Everything online can be tested and should be tested against pre-determined goals and objectives for the communications. After reading this book, there is no valid argument for not testing. Even for those that worry testing delays the project, in truth, it makes the development process more efficient because the end project is more effective.

Notable passages:

First determine “What is your website for? If you could make your website do one thing better, what would it do?”

“Pinpointing the specific actions you want people to take most on your site and that are more critical to your business will lead you to the tests that have an impact.”

“If all you measure is clicks, you’ll have know whether the content of the actual post is good. More telling metrics might be call-to-action clicks, comments, shares and repeat visits.”

“Data is what matters.”

“You have to have a rule that if anybody feels strangle about testing something, you test it.”

“We usually give folks some pretty straightforward advice when they ask about how to improve their calls to action: verbs over nouns. In other words, if you want somebody to do something, tell them to do it.”

“Consider weekly, monthly, or quarterly results-sharing meetings with key stakeholders.”

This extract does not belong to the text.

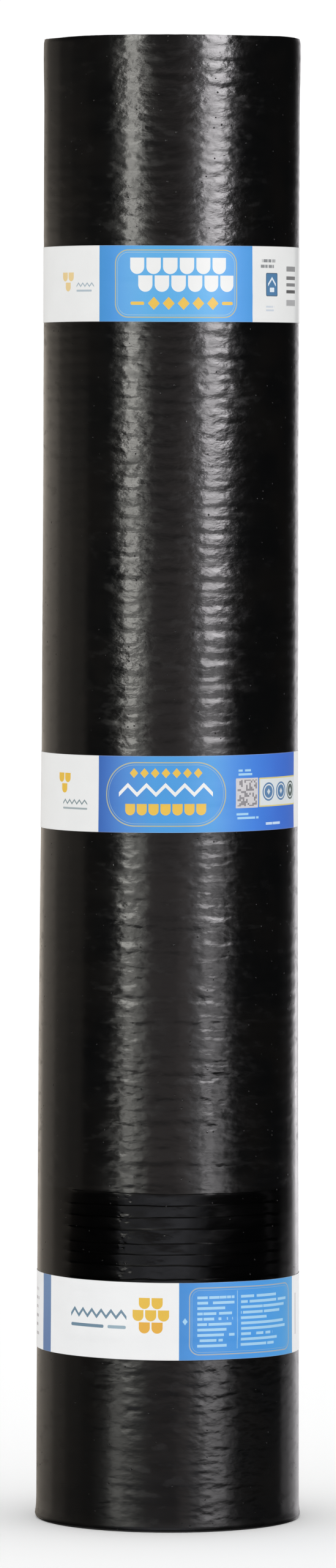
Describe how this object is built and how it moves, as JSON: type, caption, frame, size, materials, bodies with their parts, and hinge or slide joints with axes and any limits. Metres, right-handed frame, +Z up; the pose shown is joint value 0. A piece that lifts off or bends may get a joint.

“A/B testing is by nature interdisciplinary and cross-departmental. Collaboration is key.”

“Always Be Testing.”

“One of the reasons why A/B testing is so important is that there are no universal truths when it comes to design and user experience. If universal truths existed, then A/B testing wouldn’t: you’d just look at the rulebook.”

“The truth is that every business is different; you won’t know until you test.”

“Maintain records about who tested what and when, how the test was set up, and what the result was. This will enable your organization to work collaboratively to build up a set of collective wisdom and best practices.”

The book is complete with an appendix of recommended elements for testing. This is a definite must read for any website strategist, designer or developer.